The optimism I felt earlier in the year concerning reform in Europe and subsequent outperformance of...
The optimism I felt earlier in the year concerning reform in Europe and subsequent outperformance of European stocks has been dealt a blow by recent economic and market turmoil.
The anticipated evolution of tax, welfare and savings systems in a more market-oriented direction is proving almost impossible to achieve during the current atmosphere of crisis. In place of these potentially major improvements, the existing rigidities of the eurozone have again attracted the attention of investors.
Markets like Germany and France have recently been among the laggards of the developed world.
Two structural problems stand out. First, we have been frustrated by the European Central Bank's unwillingness to reduce interest rates in order to stimulate demand. Its desire to build an inflation-busting track record is creditable but the threat of a recession should surely be more pressing.
Second, the stability pact that restricts fiscal deficits is exacerbating the economic cycle as governments are encouraged to reduce their spending in line with falling tax receipts.
History would suggest stimulating growth by higher government spending is more appropriate when demand is falling elsewhere in the economy. US monetary and fiscal policy has certainly been more proactive over the past year.
In terms of the economic cycle, the absence of export recovery has revealed the weakness of final demand across the region. Consumer frustration with a rise in prices following the adoption of the physical euro has been blamed. I would rather attribute the weakness of consumer spending to the obvious job insecurity, but also to pre-occupation with under-funded pensions.
In the long term, this need to save will create some great investment opportunities, as a lot of money will flow into structured savings products. At present, it deters the borrow-and-spend mentality that is sustaining US consumption and therefore hinders Europe in generating its own economic growth.
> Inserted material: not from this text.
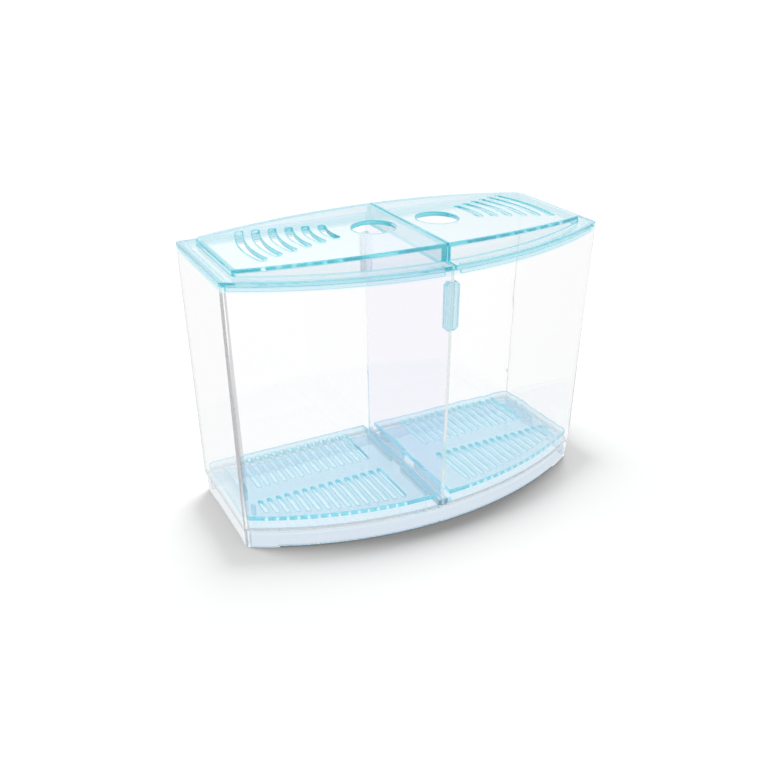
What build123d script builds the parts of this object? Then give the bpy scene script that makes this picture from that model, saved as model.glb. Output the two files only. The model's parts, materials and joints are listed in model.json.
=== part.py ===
from build123d import *
from math import radians, sqrt, tan
import os

# A small two-fish tank: one clear tapered tank with a bowed front, a lift-out divider,
# two arched lids and two slotted floor grates. Millimetres, +Z up, +X to the right,
# the bowed front faces -Y, and the origin is under the middle of the tank.

# Tank, as measured on the outside at its rim
length = 185.0
end_depth = 61.0
front_bow = 25.0
rim_height = 125.5
draft = 1.25
wall = 2.0
wall_corner = 2.0

# Floor and the skirt that carries it
floor_level = 9.5
floor_thickness = 2.0
skirt_step = 0.5
skirt_wall = 2.2
foot_length = 14.0
foot_relief = 0.6

# Divider and what holds it upright
divider_thickness = 1.5
divider_side_gap = 0.25
divider_end_gap = 0.3
divider_top_gap = 0.3
floor_rib_width = 1.2
floor_rib_height = 3.0
guide_width = 6.5
guide_depth = 2.5
guide_web = 0.8
guide_length = 22.0
guide_below_rim = 5.5
guide_chamfer = 1.4

# Lids
flange_thickness = 2.0
ledge_width = 7.0
deck_end_height = 4.8
deck_crown = 4.8
deck_thickness = 2.0
riser_wall = 1.8
deck_corner = 3.0
deck_edge_round = 0.6
seam_gap = 0.5
seam_wall = 1.8
locating_rib_width = 1.2
locating_rib_depth = 2.5
locating_rib_gap = 0.5

# Feed hole and vent slots in each lid
feed_hole_diameter = 19.5
feed_hole_from_seam = 16.0
vent_count = 6
vent_width = 3.2
vent_first_x = 35.4
vent_pitch = 6.8
vent_lean = 0.5
vent_lean_growth = 0.25
vent_first_back = 13.0
vent_back_growth = 3.0
vent_first_front = -4.2
vent_front_growth = -1.3
vent_bulge = 0.075

# Floor grates
grate_top = 6.5
grate_thickness = 2.0
grate_wall_gap = 0.5
grate_corner = 3.0
grate_guide_gap = 0.3
grate_leg_width = 1.5
grate_leg_length = 25.0
grate_leg_inset = 6.0
grate_round = 0.4
grate_slot_pitch = 4.34
grate_slot_width = 1.9
grate_slot_from_seam = 17.2
grate_strip_width = 11.0
grate_strip_centre = 0.4
grate_margin = 4.5
grate_end_margin = 7.5

# Worked-out values
depth = end_depth + front_bow
half = length / 2
bow_radius = (half**2 + front_bow**2) / (2 * front_bow)
bow_centre_y = -depth / 2 + bow_radius
slope = tan(radians(draft))
deck_half = half - ledge_width
deck_top = rim_height + deck_end_height + deck_crown
arch_radius = (deck_half**2 + deck_crown**2) / (2 * deck_crown)
panel_top = rim_height - divider_top_gap
tall = 2 * deck_top


def draw_in(z):
    """How far the tapered wall has come in at height z, from its place at the rim."""
    return slope * (rim_height - z)


def front_at(x, inset):
    """Where the bowed front lies at x, once it is set in from the rim line."""
    return bow_centre_y - sqrt((bow_radius - inset) ** 2 - x**2)


def bow_outline(inset, corner):
    """The tank's plan: flat back, flat ends and one arc in front, set in from the rim."""
    side = half - inset
    back = depth / 2 - inset
    corner_y = front_at(side, inset)
    with BuildSketch() as plan:
        with BuildLine():
            Polyline((-side, corner_y), (-side, back), (side, back), (side, corner_y))
            ThreePointArc((side, corner_y), (0, front_at(0, inset)), (-side, corner_y))
        make_face()
        fillet(plan.vertices(), radius=corner)
    return plan.sketch


def left_half(plan, edge_x):
    """The part of a plan that lies left of edge_x."""
    with BuildSketch() as piece:
        add(plan)
        with Locations((edge_x, 0)):
            Rectangle(length, 2 * depth, align=(Align.MAX, Align.CENTER), mode=Mode.INTERSECT)
    return piece.sketch


def panel_outline(edge_gap):
    """Side view of an upright panel whose sloped edges stay edge_gap off the walls."""
    low_in = wall + draw_in(floor_level) + edge_gap
    top_in = wall + draw_in(panel_top) + edge_gap
    with BuildSketch() as outline:
        with BuildLine():
            Polyline(
                (front_at(0, low_in), floor_level),
                (depth / 2 - low_in, floor_level),
                (depth / 2 - top_in, panel_top),
                (front_at(0, top_in), panel_top),
                close=True,
            )
        make_face()
    return outline.sketch


# Inside space of the tank, used to cut it and to shape what lies against its walls
with BuildPart() as tank_space:
    with BuildSketch(Plane.XY.offset(rim_height)):
        add(bow_outline(wall, wall_corner))
    extrude(amount=-(rim_height - floor_level), taper=draft)

# Tank body: tapered walls, raised floor, skirt with four corner feet, two floor ribs
with BuildPart() as tank_body:
    with BuildSketch(Plane.XY.offset(rim_height)):
        add(bow_outline(0, wall_corner))
    extrude(amount=-(rim_height - floor_level), taper=draft)
    with BuildSketch(Plane.XY.offset(floor_level)):
        add(bow_outline(draw_in(floor_level) + skirt_step, wall_corner))
    extrude(amount=-floor_level, taper=draft)
    add(tank_space.part, mode=Mode.SUBTRACT)
    skirt_inset = draw_in(0) + skirt_step + skirt_wall
    with BuildSketch():
        add(bow_outline(skirt_inset, wall_corner))
    extrude(amount=floor_level - floor_thickness, mode=Mode.SUBTRACT)
    side_reach = half - draw_in(0) - foot_length
    back_reach = depth / 2 - draw_in(0) - foot_length
    front_reach = front_at(side_reach, draw_in(0)) + foot_length
    with BuildSketch():
        Rectangle(2 * side_reach, 2 * depth)
        with Locations((0, (back_reach + front_reach) / 2)):
            Rectangle(2 * length, back_reach - front_reach)
    extrude(amount=foot_relief, mode=Mode.SUBTRACT)
    rib_x = divider_thickness / 2 + divider_side_gap + floor_rib_width / 2
    rib_back = depth / 2 - wall - draw_in(floor_level)
    rib_front = front_at(rib_x, wall + draw_in(floor_level))
    with BuildSketch(Plane.XY.offset(floor_level)):
        with Locations((-rib_x, (rib_back + rib_front) / 2), (rib_x, (rib_back + rib_front) / 2)):
            Rectangle(floor_rib_width, rib_back - rib_front)
    extrude(amount=floor_rib_height)
tank_body.part.label = "tank_body"

# Divider panel: one clear sheet, tapered like the walls, that stands between the ribs
with BuildPart() as divider_panel:
    with BuildSketch(Plane.YZ.offset(-divider_thickness / 2)):
        add(panel_outline(guide_web + divider_end_gap))
    extrude(amount=divider_thickness)
divider_panel.part.label = "divider_panel"


def guide_block(wall_side):
    """A short channel, open at both ends, whose back follows the wall it is bonded to."""
    guide_top = rim_height - guide_below_rim
    wall_in = wall + draw_in(guide_top - guide_length)
    wall_y = depth / 2 - wall_in if wall_side > 0 else front_at(0, wall_in)
    slot_width = divider_thickness + 2 * divider_side_gap
    with BuildPart() as block:
        with BuildSketch(Plane.XZ.offset(wall_side * guide_depth - wall_y)):
            with Locations((0, guide_top - guide_length / 2)):
                blank = Rectangle(guide_width, guide_length)
            chamfer(blank.vertices(), length=guide_chamfer)
        extrude(amount=-wall_side * 2 * guide_depth)
        with BuildSketch(Plane.YZ.offset(-slot_width / 2)):
            add(panel_outline(guide_web))
        extrude(amount=slot_width, mode=Mode.SUBTRACT)
        add(tank_space.part, mode=Mode.INTERSECT)
    return block.part


# Divider guides: a clear channel bonded inside the front wall and one inside the back
with BuildPart() as front_divider_guide:
    add(guide_block(-1))
front_divider_guide.part.label = "front_divider_guide"

with BuildPart() as back_divider_guide:
    add(guide_block(1))
back_divider_guide.part.label = "back_divider_guide"

# Hollow under the left lid's deck
with BuildPart() as deck_hollow:
    with BuildSketch():
        add(left_half(bow_outline(ledge_width + riser_wall, deck_corner / 2), -seam_gap / 2 - seam_wall))
    extrude(amount=tall)
    with BuildSketch(Plane.XZ.offset(-depth)):
        with Locations((0, deck_top - arch_radius)):
            Circle(arch_radius - deck_thickness)
    extrude(amount=2 * depth, mode=Mode.INTERSECT)

# Both lids' arched decks as one block, its top edge rounded
with BuildPart() as deck_block:
    with BuildSketch():
        add(bow_outline(ledge_width, deck_corner))
    extrude(amount=tall)
    with BuildSketch(Plane.XZ.offset(-depth)):
        with Locations((0, deck_top - arch_radius)):
            Circle(arch_radius)
    extrude(amount=2 * depth, mode=Mode.INTERSECT)
    fillet(deck_block.faces().sort_by(Axis.Z)[-1].outer_wire().edges(), radius=deck_edge_round)

# Left lid: flat flange on the rim, arched deck raised above it, rib that locates it
with BuildPart() as left_lid:
    add(deck_block.part)
    split(bisect_by=Plane.YZ.offset(-seam_gap / 2), keep=Keep.BOTTOM)
    with BuildSketch(Plane.XY.offset(rim_height)):
        add(left_half(bow_outline(0, wall_corner), -seam_gap / 2))
    extrude(amount=flange_thickness)
    with BuildSketch():
        Rectangle(2 * length, 2 * depth)
    extrude(amount=rim_height, mode=Mode.SUBTRACT)
    rib_outer = wall + locating_rib_gap + draw_in(rim_height - locating_rib_depth)
    rib_edge = guide_width / 2 + locating_rib_gap
    with BuildSketch(Plane.XY.offset(rim_height)):
        add(left_half(bow_outline(rib_outer, wall_corner), -rib_edge))
        add(bow_outline(rib_outer + locating_rib_width, wall_corner / 2), mode=Mode.SUBTRACT)
    extrude(amount=-locating_rib_depth)
    add(deck_hollow.part, mode=Mode.SUBTRACT)
    with BuildSketch():
        with Locations((-feed_hole_from_seam, 0)):
            Circle(feed_hole_diameter / 2)
        for row in range(vent_count):
            middle_x = vent_first_x + vent_pitch * row
            lean = vent_lean + vent_lean_growth * row
            back_end = Vector(-(middle_x - lean), vent_first_back + vent_back_growth * row)
            front_end = Vector(-(middle_x + lean), vent_first_front + vent_front_growth * row)
            chord = back_end - front_end
            middle = (back_end + front_end) / 2 - Vector(vent_bulge * chord.length, 0)
            SlotArc(Edge.make_three_point_arc(front_end, middle, back_end), height=vent_width)
    extrude(amount=tall, mode=Mode.SUBTRACT)
left_lid.part.label = "left_lid"

# Right lid: the left one's mirror image
with BuildPart() as right_lid:
    mirror(left_lid.part, about=Plane.YZ)
right_lid.part.label = "right_lid"

# Left grate: slotted plate on four short legs, lying loose on the floor
plate_top = floor_level + grate_top
plate_inset = wall + draw_in(floor_level) + grate_wall_gap
plate_edge = guide_width / 2 + grate_guide_gap
with BuildPart() as left_grate:
    with BuildSketch(Plane.XY.offset(plate_top - grate_thickness)) as plate_plan:
        add(left_half(bow_outline(plate_inset, grate_corner), -plate_edge))
    extrude(amount=grate_thickness)
    fillet(left_grate.faces().sort_by(Axis.Z)[-1].outer_wire().edges(), radius=grate_round)
    strip_back = grate_strip_centre + grate_strip_width / 2
    strip_front = grate_strip_centre - grate_strip_width / 2
    slots_back = depth / 2 - plate_inset - grate_margin
    slots_end = half - plate_inset - grate_end_margin
    slot_count = 1 + int((slots_end - grate_slot_from_seam) / grate_slot_pitch)
    with BuildSketch():
        for place in range(slot_count):
            slot_x = grate_slot_from_seam + grate_slot_pitch * place
            slots_front = front_at(slot_x, plate_inset) + grate_margin
            with Locations((-slot_x, (strip_front + slots_front) / 2)):
                SlotOverall(strip_front - slots_front, grate_slot_width, rotation=90)
            if place < slot_count - 1:
                with Locations((-slot_x, (slots_back + strip_back) / 2)):
                    SlotOverall(slots_back - strip_back, grate_slot_width, rotation=90)
    extrude(amount=tall, mode=Mode.SUBTRACT)
    inner_leg_x = plate_edge + grate_leg_width / 2
    outer_leg_x = half - plate_inset - grate_leg_inset
    back_leg_y = strip_back + grate_leg_length / 2
    front_leg_y = strip_front - grate_leg_length / 2
    with BuildSketch(Plane.XY.offset(floor_level)):
        for leg_x in (inner_leg_x, outer_leg_x):
            with Locations((-leg_x, back_leg_y)):
                Rectangle(grate_leg_width, grate_leg_length)
        with Locations((-inner_leg_x, front_leg_y)):
            Rectangle(grate_leg_width, grate_leg_length)
        with Locations((-outer_leg_x, strip_front - grate_leg_width)):
            Rectangle(grate_leg_width, 2 * grate_leg_width)
    extrude(amount=grate_top - grate_thickness)
left_grate.part.label = "left_grate"

# Right grate: the left one's mirror image
with BuildPart() as right_grate:
    mirror(left_grate.part, about=Plane.YZ)
right_grate.part.label = "right_grate"

os.makedirs("parts", exist_ok=True)
pieces = (
    tank_body,
    front_divider_guide,
    back_divider_guide,
    divider_panel,
    left_lid,
    right_lid,
    left_grate,
    right_grate,
)
for piece in pieces:
    export_step(piece.part, f"parts/{piece.part.label}.step")
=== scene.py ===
import json
import math
import bpy
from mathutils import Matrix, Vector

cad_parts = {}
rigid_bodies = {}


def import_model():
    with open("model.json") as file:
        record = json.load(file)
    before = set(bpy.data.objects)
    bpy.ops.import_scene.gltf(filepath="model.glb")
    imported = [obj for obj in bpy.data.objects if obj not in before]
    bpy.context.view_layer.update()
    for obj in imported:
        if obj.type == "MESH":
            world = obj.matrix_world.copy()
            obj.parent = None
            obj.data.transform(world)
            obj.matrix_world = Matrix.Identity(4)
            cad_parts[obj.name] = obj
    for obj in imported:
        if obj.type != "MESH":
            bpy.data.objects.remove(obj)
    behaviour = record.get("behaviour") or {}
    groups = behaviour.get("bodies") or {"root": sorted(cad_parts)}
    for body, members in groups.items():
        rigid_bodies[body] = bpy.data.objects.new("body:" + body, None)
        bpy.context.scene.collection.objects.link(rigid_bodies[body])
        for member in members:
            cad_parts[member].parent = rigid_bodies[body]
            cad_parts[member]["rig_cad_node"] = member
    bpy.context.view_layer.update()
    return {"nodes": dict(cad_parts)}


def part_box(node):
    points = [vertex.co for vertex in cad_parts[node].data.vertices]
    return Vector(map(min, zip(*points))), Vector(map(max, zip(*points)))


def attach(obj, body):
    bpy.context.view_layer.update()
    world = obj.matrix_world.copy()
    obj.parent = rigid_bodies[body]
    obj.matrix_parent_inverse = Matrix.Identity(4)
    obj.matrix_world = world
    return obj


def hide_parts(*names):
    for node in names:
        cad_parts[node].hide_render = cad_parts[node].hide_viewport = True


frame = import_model()

# Tank body: one clear moulding with thin tapered walls, a raised floor and a low skirt under it.
# The walls are polished and the skirt is a little duller. Edges and rounded corners are painted grey
# as painted shade for light that runs through the depth of the plastic; the rim takes the lids' colour
# as painted light.
tank_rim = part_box("tank_body")[1].z
tank_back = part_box("tank_body")[1].y
wall_taper = math.tan(math.radians(1.25))
rim_foot = tank_rim - 0.0023
corner_strip = 0.0028
floor_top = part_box("left_grate")[0].z
floor_under = floor_top - 0.0025
skirt_top = floor_top + 0.0004
# Painted shade: a thin grey line just above the skirt's top stands for the shadow of the step there.
step_shadow_height = skirt_top + 0.0003
step_shadow_width = 0.001
rib_top = floor_top + 0.0035
rib_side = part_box("right_grate")[0].x + 0.0004
foot_height = 0.0009
soft_step = 0.0002
softer_step = 0.0004
mould_radius = 0.0002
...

European stock markets have also had to cope with the drag of forced selling of shares by insurance companies. The falls in value of their equity portfolios, coupled with some heavy underwriting losses in 2001, have put pressure on the solvency of some such businesses.
Recently, this forced selling has caused something of a downward spiral in the market. Insurers, by contrast, were a major source of buying pressure throughout the 1990s.
Recent news that insurers' equity exposure has in many cases been sold or hedged is very welcome.
This more cautious economic and market outlook should not overshadow Europe's attractions. First, many of the consumption and accounting excesses of the bubble period in America were not repeated in Europe, a fact that has still not been reflected in relative stock market valuation or performance.
Second, looking further out, structural reform is being deferred rather than cancelled. Nations within Europe's uniform fiscal and monetary system have to improve their competitiveness to attract investment. This will result in a better environment in which to do business and will increase returns on capital across the economy.
Third, Europe's global leaders in sectors like pharmaceuticals, cars and software look very attractive to the long-term investor, both relative to other regions and in the absolute.
Europe has avoided the extremes of America.
It remains a cheaper place to invest.
Structural reform no longer expected.